Amnon Aran, spécialiste du Moyen-Orient à la City University of London va dans le même sens. « La question de l’ouverture de la frontière à Rafah entre l’Égypte et Gaza pourrait devenir l’un des principaux points diplomatiques chauds en cas d’opération militaire [terrestre] à Gaza par Israël (…) En effet, c’est la seule solution pour évacuer les Gazaouis et limiter le coût humanitaire de l’opération. Mais l’Égypte, qui est l’un des pays à avoir le plus souffert économiquement dans la région de la guerre en Ukraine [à cause de la hausse du prix du pétrole], peut difficilement se permettre d’accueillir un grand nombre de réfugiés. »
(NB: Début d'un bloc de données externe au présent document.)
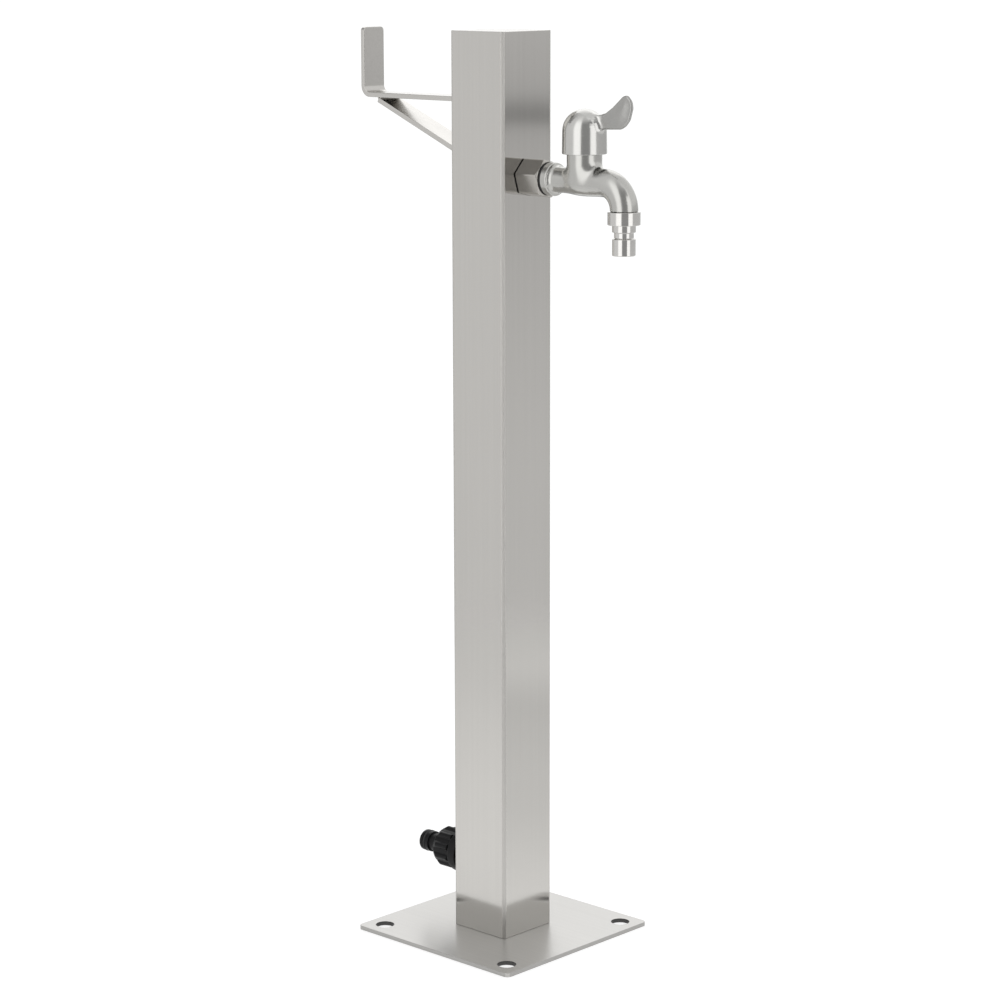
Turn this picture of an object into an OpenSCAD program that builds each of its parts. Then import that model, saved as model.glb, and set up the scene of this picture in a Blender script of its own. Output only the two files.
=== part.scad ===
// Garden standpipe: a square steel post on a bolted base plate, with a quarter turn hose tap
// in front, a hose hook behind and a supply hose running up inside from a low inlet.
// The origin is on the ground, on the axis of the post. +Z is up and the tap points along -Y.

/* [Base plate] */
// Side of the square base plate
plate_w = 150; // [140:1:200]
// Thickness of the base plate
plate_t = 3; // [2:0.5:8]
// Corner radius of the base plate
plate_corner_r = 4; // [1:0.5:12]
// Distance between the anchor holes, along X and along Y
bolt_spacing = 122; // [100:1:124]
// Diameter of the anchor holes
bolt_hole_d = 13; // [8:0.5:13]
// Diameter of the access hole under the post
access_hole_d = 40; // [30:1:44]

/* [Post] */
// Height of the whole standpipe
overall_h = 650; // [640:5:1000]
// Outer side of the square post
post_w = 50; // [50:1:64]
// Wall of the post
post_wall = 1.5; // [1:0.25:2]
// Outer corner radius of the post
post_corner_r = 2.5; // [2.25:0.25:5]
// Thickness of the cap that closes the post
cap_t = 2; // [1:0.5:5]
// Gap all round the cap, inside the post
cap_gap = 0.05; // [0.02:0.01:0.2]

/* [Hose hook] */
// Width of the flat bars of the hook
hook_w = 20; // [12:1:40]
// Thickness of the hook bar
hook_t = 3.5; // [2:0.5:6]
// Distance from the post to the outer face of the upright
hook_reach = 104; // [95:1:160]
// Distance from the underside of the arm to the top of the upright
hook_h = 49.7; // [30:0.1:80]
// Inner bend radius of the hook bar
hook_bend_r = 4.5; // [2:0.5:10]
// Radius of the two top corners of the upright
hook_tip_r = 3; // [1:0.5:5.5]
// Thickness of the brace
brace_t = 3.5; // [2:0.5:6]
// Distance from the post to the upper end of the brace
brace_reach = 86.3; // [50:0.1:90]
// Distance that the brace comes down from the arm to the post
brace_drop = 36.3; // [20:0.1:60]

/* [Heights] */
// Distance from the top of the post down to the tap's axis
tap_drop = 100; // [90:1:350]
// Height of the water inlet's axis above the ground
inlet_z = 50; // [40:1:120]

/* [Pipe threads] */
// Outer diameter of the male pipe threads
pipe_d = 20.9; // [20:0.1:21.2]
// Radial clearance between a male and a female thread
thread_fit = 0.05; // [0.02:0.01:0.1]
// Diameter of the waterway in the elbows
pipe_bore_d = 14; // [10:0.5:16]
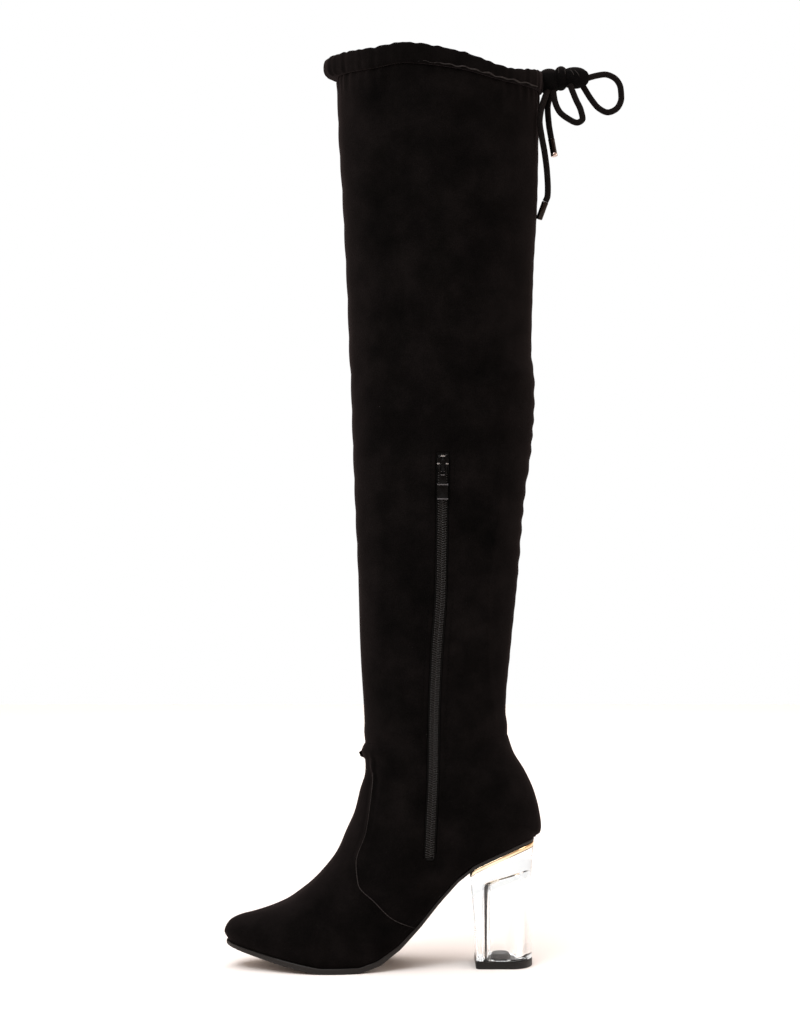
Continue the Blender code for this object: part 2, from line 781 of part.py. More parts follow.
def make_slot(cutters):
    """Cutter of the zip's slot: it goes through the inner wall alone."""
    height = np.linspace(ZIP_END, ZIP_TOP, SLOT_STATIONS)
    x = zip_place(height)
    half = SLOT_WIDTH / 2
    outline = np.vstack([np.column_stack([x - half, height]), np.column_stack([x + half, height])[::-1]])
    count = len(outline)
    near = np.column_stack([outline[:, 0], np.full(count, -SLOT_NEAR * SHAFT_WIDTH), outline[:, 1]])
    far = np.column_stack([outline[:, 0], np.full(count, -SLOT_FAR * SHAFT_WIDTH), outline[:, 1]])
    faces = [tuple(range(count)), tuple(range(2 * count - 1, count - 1, -1))]
    for i in range(count):
        k = (i + 1) % count
        faces.append((i, i + count, k + count, k))
    return mesh_from("zip_slot", np.vstack([near, far]), faces, cutters)


def box_at(name, size, centre, owner, finish=None):
    """Box of three sizes about a centre, in millimetres."""
    data = bpy.data.meshes.new(name)
    shape = bmesh.new()
    bmesh.ops.create_cube(shape, size=1.0)
    bmesh.ops.scale(shape, vec=Vector(size) * MM, verts=shape.verts)
    bmesh.ops.translate(shape, vec=Vector(centre) * MM, verts=shape.verts)
    shape.to_mesh(data)
    shape.free()
    return add_object(name, data, owner, finish)


def tube(name, points, width, owner, finish, sides=2):
    """Round cord along its points, with flat ends."""
    data = bpy.data.curves.new(name, "CURVE")
    data.dimensions = "3D"
    data.bevel_depth = 0.5 * width * MM
    data.bevel_resolution = sides
    data.use_fill_caps = True
    line = data.splines.new("POLY")
    line.points.add(len(points) - 1)
    for spot, point in zip(line.points, points):
        spot.co = (*(np.asarray(point, float) * MM), 1.0)
    return add_object(name, data, owner, finish)


def solid_from_curve(curve, owner):
    """Mesh object with the curve's own shape and place, its caps welded on. The curve is removed."""
    bpy.context.view_layer.update()
    graph = bpy.context.evaluated_depsgraph_get()
    data = bpy.data.meshes.new_from_object(curve.evaluated_get(graph))
    shape = bmesh.new()
    shape.from_mesh(data)
    bmesh.ops.remove_doubles(shape, verts=shape.verts, dist=1e-6)
    bmesh.ops.recalc_face_normals(shape, faces=shape.faces)
    shape.to_mesh(data)
    shape.free()
    name = curve.name
    place = curve.matrix_world.copy()
    bpy.data.objects.remove(curve)
    made = add_object(name, data, owner)
    made.matrix_world = place
    return made


def hinge_depth():
    """How far the pull's axis stands out from the skin."""
    return CHAIN_PROUD + GAP + SLIDER_PLATE + BRIDGE_RISE / 2


def make_slider(owner, cutters, finish):
    """Slider astride the chain, with its wire bridge. Its own axes are across, inward and up."""
    here, across, up, outward = zip_frame(np.array([SLIDER_HEIGHT]))
    turn = Matrix([Vector(across[0]), Vector(-outward[0]), Vector(up[0])]).transposed()
    place = Matrix.Translation(Vector(here[0]) * MM) @ turn.to_4x4()
    skin = -(CHAIN_PROUD + GAP)
    plate_y = skin - SLIDER_PLATE / 2
    flange = SLIDER_WIDTH / 2 - CHAIN_WIDTH / 2 - GAP
    body = box_at(
        "zip_slider", (SLIDER_WIDTH, SLIDER_PLATE, SLIDER_LENGTH), (0.0, plate_y, 0.0), owner, finish
    )
    body.matrix_world = place
    for side in (-1.0, 1.0):
        x = side * (SLIDER_WIDTH - flange) / 2
        wing = box_at(
            "slider_wing",
            (flange, WING_DEPTH, SLIDER_LENGTH - WING_INSET),
            (x, skin + WING_DEPTH / 2 - SLIDER_PLATE / 4, 0.0),
            cutters,
        )
        wing.matrix_world = place
        boolean(body, wing, "UNION")
    rise = BRIDGE_RISE + BRIDGE_WIRE / 2
    foot = SLIDER_LENGTH / 2 - BRIDGE_INSET
    route = [
        (0.0, skin - SLIDER_PLATE / 2, foot),
        (0.0, skin - SLIDER_PLATE - 0.5 * rise, foot - BRIDGE_LEAN),
        (0.0, skin - SLIDER_PLATE - rise, foot - BRIDGE_WIRE),
        (0.0, skin - SLIDER_PLATE - rise, 0.0),
    ]
    route += [(x, y, -z) for x, y, z in route[-2::-1]]
    bridge = tube("slider_bridge", path_through(route, 15), BRIDGE_WIRE, cutters, None, 1)
    bridge.matrix_world = place
    boolean(body, solid_from_curve(bridge, cutters), "UNION")
    return turn, here[0], outward[0]


def make_pull(owner, cutters, finish, turn, here, outward):
    """Pull tab with its eye round the bridge. Its origin is on its hinge axis."""
    pivot = here + outward * hinge_depth()
    bar = PULL_THICK
    neck = PULL_NECK / 2
    wide = PULL_WIDTH / 2
    shoulder = -PULL_SHOULDER + NECK_SLANT / 2
    outline = (
        (-neck, bar / 2),
        (neck, bar / 2),
        (neck, shoulder),
        (wide, shoulder - NECK_SLANT),
        (wide, bar / 2 - PULL_LENGTH),
        (-wide, bar / 2 - PULL_LENGTH),
        (-wide, shoulder - NECK_SLANT),
        (-neck, shoulder),
    )
    count = len(outline)
    points = [(x, y, z) for y in (-bar / 2, bar / 2) for x, z in outline]
    faces = [tuple(range(count)), tuple(range(2 * count - 1, count - 1, -1))]
    faces += [(i, i + count, (i + 1) % count + count, (i + 1) % count) for i in range(count)]
    pull = mesh_from("zip_pull", points, faces, owner, finish)
    pull.matrix_world = Matrix.Translation(Vector(pivot) * MM) @ turn.to_4x4()
    eye = box_at(
        "pull_eye", (EYE_WIDTH, 3 * bar, PULL_EYE - bar / 2), (0.0, 0.0, -(PULL_EYE + bar / 2) / 2), cutters
    )
    eye.matrix_world = pull.matrix_world
    boolean(pull, eye)


def make_casing(owner, finish):
    """Rolled casing of the drawstring: a full ring on the shaft's top edge, with a bump in front."""
    share, inner = round_shares()
    front, back = shaft_row(1.0)
    x = front[0] + (back[0] - front[0]) * share
    z = front[1] + (back[1] - front[1]) * share + collar_rise(share, 1.0)
    loop = skin_points(x, z, inner)
    tangent = np.roll(loop, -1, axis=0)[:, :2] - np.roll(loop, 1, axis=0)[:, :2]
    tangent /= np.linalg.norm(tangent, axis=1)[:, None]
    outward = np.column_stack([tangent[:, 1], -tangent[:, 0]])
    outward *= np.sign((outward * (loop[:, :2] - [SHAFT_AXIS, 0.0])).sum(axis=1))[:, None]
    from_front = np.linalg.norm(loop[:, :2] - loop[0, :2], axis=1)
    bump = CASING_BUMP * np.exp(-((from_front / BUMP_REACH) ** 2))
    high = CASING_HEIGHT * through(COLLAR_LINE, share, 2)
    rows = []
    for step in range(CASING_TURNS):
        angle = 2 * math.pi * step / CASING_TURNS
        out = math.copysign(abs(math.cos(angle)) ** CASING_ROUND_OUT, math.cos(angle))
        lift = math.copysign(abs(math.sin(angle)) ** CASING_ROUND_UP, math.sin(angle))
        reach = (CASING_THICK / 2) * out + (CASING_THICK / 2 - WALL) + bump * max(out, 0.0)
        point = np.column_stack([
            loop[:, :2] + outward * np.reshape(reach, (-1, 1)),
            loop[:, 2] + GAP + high / 2 * (1 + lift),
        ])
        rows.append(point)
    rows = np.array(rows)
    columns = rows.shape[1]
    faces = []
    for i in range(CASING_TURNS):
        for j in range(columns):
            a, b = i * columns, (i + 1) % CASING_TURNS * columns
            k = (j + 1) % columns
            faces.append((a + j, a + k, b + k, b + j))
    return mesh_from("collar_casing", rows.reshape(-1, 3), faces, owner, finish, CASING_FOLD_ANGLE)


# The bow. Each route is a list of chosen points in millimetres.
KNOT_LUMPS = (
    ((35.1, 0.0, 643.8), (6.0, 8.5, 9.6)),
    ((41.5, 0.0, 646.6), (4.2, 9.0, 9.0)),
    ((52.5, 0.0, 646.8), (9.6, 8.0, 7.9)),
)
LOOP_UPPER = (
    (62.5, 1.5, 647.25),
    (67.7, 3.0, 648.9),
    (74.5, 4.5, 650.1),
    (81.9, 6.0, 647.4),
    (86.0, 7.0, 640.6),
    (86.6, 7.5, 633.4),
    (83.4, 7.0, 625.8),
    (76.4, 6.0, 622.6),
    (70.1, 5.0, 625.3),
    (64.4, 3.5, 631.5),
    (58.5, 1.9, 640.4),
)
LOOP_LOWER = (
    (36.2, -4.1, 635.1),
    (36.9, -7.0, 629.2),
    (39.8, -9.5, 621.3),
    (46.4, -11.0, 615.3),
    (52.9, -11.5, 612.4),
    (56.9, -11.0, 615.3),
    (55.6, -10.0, 621.8),
    (52.2, -8.0, 629.8),
    (48.85, -4.75, 639.25),
)
END_SHORT = (
    (33.9, 1.4, 633.9),
    (32.2, 0.6, 625.0),
    (33.0, -0.5, 613.0),
    (34.6, -1.5, 602.6),
)
END_LONG = (
    (31.7, -4.3, 636.05),
    (29.2, -10.0, 630.0),
    (26.6, -16.2, 621.5),
    (25.3, -18.5, 612.0),
    (26.7, -18.0, 602.0),
    (29.0, -16.5, 590.0),
    (30.9, -15.0, 575.0),
    (31.5, -14.0, 564.0),
    (31.3, -13.8, 559.0),
    (29.8, -13.5, 555.0),
)
CORDS = (
    ("bow_loop_upper", LOOP_UPPER),
    ("bow_loop_lower", LOOP_LOWER),
    ("bow_end_short", END_SHORT),
    ("bow_end_long", END_LONG),
)


def make_knot(owner, cutters, finish):
    """Knot of three lumps joined into one."""
    solids = []
    for index, (centre, radii) in enumerate(KNOT_LUMPS):
        data = bpy.data.meshes.new("bow_knot" if index == 0 else "knot_lump")
        shape = bmesh.new()
        bmesh.ops.create_uvsphere(shape, u_segments=12, v_segments=8, radius=1.0)
        bmesh.ops.scale(shape, vec=Vector(radii) * MM, verts=shape.verts)
        bmesh.ops.translate(shape, vec=Vector(centre) * MM, verts=shape.verts)
        shape.to_mesh(data)
        shape.free()
        data.shade_smooth()
        first = index == 0
        solids.append(add_object(data.name, data, owner if first else cutters, finish if first else None))
    for lump in solids[1:]:
        boolean(solids[0], lump, "UNION")


def make_aglet(name, route, owner, finish):
    """Metal end of a cord, in line with the cord's last stretch."""
    end = Vector(route[-1])
    direction = (end - Vector(route[-2])).normalized()
    turn = direction.to_track_quat("Z", "Y").to_matrix().to_4x4()
    centre = end + direction * (GAP + AGLET_LENGTH / 2)
    data = bpy.data.meshes.new(name)
    shape = bmesh.new()
    bmesh.ops.create_cone(
        shape, cap_ends=True, segments=12, radius1=AGLET_WIDTH / 2 * MM, radius2=AGLET_WIDTH / 2 * MM,
        depth=AGLET_LENGTH * MM,
    )
    shape.to_mesh(data)
    shape.free()
    data.shade_smooth()
    data.set_sharp_from_angle(angle=math.radians(AGLET_FOLD_ANGLE))
    made = add_object(name, data, owner, finish)
    made.matrix_world = Matrix.Translation(centre * MM) @ turn
    edge = made.modifiers.new("edge", "BEVEL")
    edge.width = AGLET_EDGE * MM


def make_bow(owner, cutters, finish, metal):
    make_knot(owner, cutters, finish)
    for name, route in CORDS:
        length = np.linalg.norm(np.diff(route, axis=0), axis=1).sum()
        path = path_through(route, 2 + int(length / CORD_WIDTH))
        tube(name, path, CORD_WIDTH, owner, finish)
        if "end" in name:
            make_aglet(name.replace("bow_end", "aglet"), path, owner, metal)


def main():
    for item in list(bpy.data.objects):
        bpy.data.objects.remove(item)
    parts = collection("thigh_high_boot")
    cutters = collection("cutters")
    velvet = material("black_velvet", (0.004, 0.0035, 0.0035), 0.95)
    rubber = material("black_rubber", (0.010, 0.010, 0.010), 0.6)
    lining = material("insole_fabric", (0.03, 0.028, 0.026), 0.85)
    gold = material("gold_metal", (0.83, 0.60, 0.25), 0.25, 1.0)
    clear = material("clear_acrylic", (0.92, 0.93, 0.93), 0.05)
    nylon = material("black_nylon", (0.012, 0.012, 0.012), 0.4)
    gunmetal = material("gunmetal", (0.06, 0.06, 0.065), 0.3, 1.0)
    dark_metal = material("dark_rose_metal", (0.12, 0.07, 0.06), 0.25, 1.0)
    cord = material("black_cord", (0.006, 0.006, 0.006), 0.8)

    make_outsole(parts, rubber)
    make_insole(parts, lining)
    upper = open_skin("upper", foot_rows(FOOT_ROWS, GAP), parts, velvet)
    shaft = open_skin("shaft", shaft_rows(SHAFT_ROWS), parts, velvet)
    slot = make_slot(cutters)
    boolean(upper, slot)
    boolean(shaft, slot)
    make_casing(parts, velvet)
    make_heel(parts, cutters, {"gold": gold, "clear": clear, "rubber": rubber})
    tape_out = CHAIN_THICK - CHAIN_PROUD + GAP
    inside = SLOT_WIDTH - 2 * GAP
    zip_strip(
        "zip_tape", inside, tape_out + TAPE_THICK, tape_out, ZIP_END + GAP, ZIP_TOP - GAP, parts, nylon
    )
    zip_strip(
        "zip_chain", CHAIN_WIDTH, CHAIN_THICK - CHAIN_PROUD, -CHAIN_PROUD,
        ZIP_END + CHAIN_SHORT, ZIP_TOP - CHAIN_SHORT, parts, nylon,
    )
    turn, here, outward = make_slider(parts, cutters, gunmetal)
    make_pull(parts, cutters, gunmetal, turn, here, outward)
    make_bow(parts, cutters, cord, dark_metal)
    for helper in cutters.objects:
        helper.hide_render = True
        helper.display_type = "WIRE"


main()
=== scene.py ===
# %% [markdown]
# # A thigh high boot in black velvet on a clear heel
#
# This lesson dresses a packed boot. The frame gives the boot's bodies and its plain solids, and each cell
# below adds one piece or one finish around them. Every shape is a function of two parameters, worked out
# as whole numpy arrays. The toe points to -X, the inner side with the zip faces -Y, and +Z is up.

import json
import math

import bpy
import numpy as np
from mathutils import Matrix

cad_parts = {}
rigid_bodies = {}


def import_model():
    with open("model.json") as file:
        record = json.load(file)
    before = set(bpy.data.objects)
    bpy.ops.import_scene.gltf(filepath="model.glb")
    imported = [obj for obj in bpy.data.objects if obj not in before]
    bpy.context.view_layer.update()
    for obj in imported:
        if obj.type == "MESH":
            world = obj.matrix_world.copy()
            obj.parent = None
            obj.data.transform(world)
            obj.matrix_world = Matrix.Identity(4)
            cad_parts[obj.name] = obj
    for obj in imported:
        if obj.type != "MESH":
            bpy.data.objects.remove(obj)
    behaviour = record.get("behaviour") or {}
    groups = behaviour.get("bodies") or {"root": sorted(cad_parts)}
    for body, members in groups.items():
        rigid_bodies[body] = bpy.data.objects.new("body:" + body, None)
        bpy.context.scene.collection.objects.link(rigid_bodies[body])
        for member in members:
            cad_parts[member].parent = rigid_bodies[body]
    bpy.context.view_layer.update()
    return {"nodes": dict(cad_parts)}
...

Dans tous les cas, le voisin d’Israël – premier pays arabe à avoir reconnu l’existence de l’État hébreux en 1979 – ne prendra jamais le risque d’agir sans le consentement des Israéliens, s’accordent à dire les spécialistes interrogés. Les deux États entretiennent des liens forts, notamment sur le plan du renseignement entre services secrets égyptiens et Mossad.

Mais aussi des accords économiques qui constituent une manne financière non négligeable pour l’Égypte. « Les investisseurs et les touristes israéliens sont très nombreux et très actifs dans le pays, des produits israéliens sont fabriqués dans des usines égyptiennes et revendus aux États-Unis. Tout cela fait vivre beaucoup de monde« , souligne Marc Lavergne, qui constate que les gains économiques priment sur le reste.